I don't know if this could still have a very rare race condition where we get a zero inbetween the tasks being executed, but given that the write pool defaults to # of cores, it seems unlikely we'd go to 0 active, then to non-zero again as we drain the queue.

I'm not sure if there's a more satisfying approach to knowing when the work is all done.

Should we add this as a comment and then link the existing test failure in case the test fails again in X weeks for the reason mentioned above?

Done in 2ec6995

elasticsearchmachine · 2025-10-13T06:04:44Z

Pinging @elastic/es-distributed-coordination (Team:Distributed Coordination)

joshua-adams-1

LGTM - I'm a ++ for adding a comment to expedite future debugging, but that doesn't need a separate review

joshua-adams-1 · 2025-10-13T08:19:40Z

server/src/internalClusterTest/java/org/elasticsearch/cluster/ClusterInfoServiceIT.java

            }
            Arrays.stream(threadsToJoin).forEach(thread -> assertFalse(thread.isAlive()));
+            // Wait for the write executor to go idle
+            assertBusy(() -> assertThat(trackingWriteExecutor.getActiveCount(), equalTo(0)));


Should we add this as a comment and then link the existing test failure in case the test fails again in X weeks for the reason mentioned above?

…esInClusterInfo

ywangd

LGTM

Two minor comments for you to pick and choose

Since we now have to use assertBusy, maybe it is more straightforward to use that for things that we want to observe, e.g.
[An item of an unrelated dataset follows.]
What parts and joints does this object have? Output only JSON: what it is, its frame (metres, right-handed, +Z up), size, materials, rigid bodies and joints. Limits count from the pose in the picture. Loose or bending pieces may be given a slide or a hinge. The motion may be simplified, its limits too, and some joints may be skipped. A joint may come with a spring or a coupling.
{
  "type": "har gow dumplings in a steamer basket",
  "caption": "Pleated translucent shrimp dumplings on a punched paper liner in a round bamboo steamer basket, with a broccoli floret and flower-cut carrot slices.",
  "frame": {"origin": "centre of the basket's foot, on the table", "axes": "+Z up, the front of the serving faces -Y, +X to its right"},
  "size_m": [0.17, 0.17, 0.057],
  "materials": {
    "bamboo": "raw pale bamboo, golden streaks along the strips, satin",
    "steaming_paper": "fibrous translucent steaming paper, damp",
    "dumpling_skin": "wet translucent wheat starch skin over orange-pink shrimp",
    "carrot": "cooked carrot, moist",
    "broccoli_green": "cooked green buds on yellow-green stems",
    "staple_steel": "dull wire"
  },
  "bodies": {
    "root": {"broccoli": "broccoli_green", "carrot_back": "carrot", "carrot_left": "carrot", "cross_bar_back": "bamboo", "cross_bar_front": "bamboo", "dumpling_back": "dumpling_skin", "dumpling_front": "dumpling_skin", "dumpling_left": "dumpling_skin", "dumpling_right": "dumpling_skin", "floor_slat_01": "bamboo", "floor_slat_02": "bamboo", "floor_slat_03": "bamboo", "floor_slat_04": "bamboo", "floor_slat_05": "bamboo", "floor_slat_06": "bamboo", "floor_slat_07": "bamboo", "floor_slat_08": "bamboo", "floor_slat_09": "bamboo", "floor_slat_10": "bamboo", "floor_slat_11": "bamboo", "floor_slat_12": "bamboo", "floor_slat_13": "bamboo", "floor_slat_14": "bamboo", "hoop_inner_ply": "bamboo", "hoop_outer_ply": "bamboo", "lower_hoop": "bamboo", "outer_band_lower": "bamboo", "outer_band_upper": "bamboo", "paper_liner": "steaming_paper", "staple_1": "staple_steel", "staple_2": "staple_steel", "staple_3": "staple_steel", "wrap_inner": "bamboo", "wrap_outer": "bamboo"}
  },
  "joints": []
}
MaxQueueLatencyInQueueMillis, instead of asserting a secondary effect like the active thread count?
I think the previous "fix" (#134180) is no longer necessary and can be reverted?
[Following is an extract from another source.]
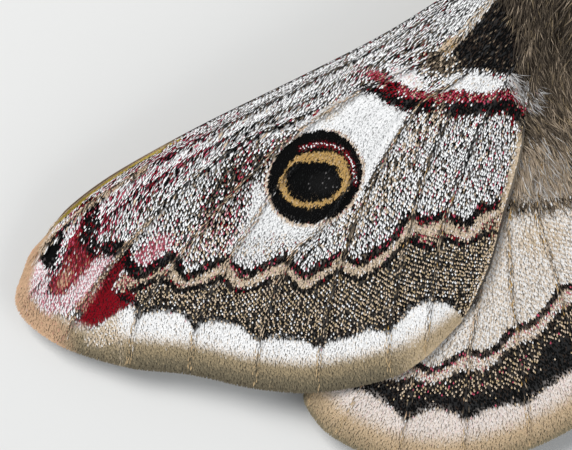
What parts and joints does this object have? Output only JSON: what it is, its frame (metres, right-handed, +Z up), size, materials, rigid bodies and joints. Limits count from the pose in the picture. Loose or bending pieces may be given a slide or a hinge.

nicktindall · 2025-10-14T00:36:18Z

Since we now have to use assertBusy, maybe it is more straightforward to use that for things that we want to observe, e.g. MaxQueueLatencyInQueueMillis, instead of asserting a secondary effect like the active thread count?

It's a good point. The only thing I wonder is, because the polling is destructive and represents activity since last time we polled, polling in a tight loop with assertBusy would probably yield zeros relatively quickly just because no tasks completed between this and the last poll. By polling on the thread pool, which is non destructive we're waiting for the tasks to finish and asserting that metric pipeline is working correctly when that occurs? if that makes sense? I just think due to the destructive nature of the metric reads, we'd risk a "false negative" by using assertBusy directly on the metrics.

I'd love it if the metric reads weren't destructive and there was no "observer effect" instead, but that doesn't seem high priority at the moment.

I think the previous "fix" ([Test] Use generic for GlobalCheckpoingSyncAction #134180) is no longer necessary and can be reverted?

I'll take a look.

ywangd · 2025-10-14T01:16:11Z

polling is destructive

We do peek from the head of the queue and this part should not be destructive, right? Unless the task is not even queued when the polling happens. But in that case, getActiveCount may also have a chance to return false positive?

Btw, if we keep checkpoint sync action running on the generic thread, we should be certain that all "write-related" tasks are submitted to the thread pool when the indexing requests return.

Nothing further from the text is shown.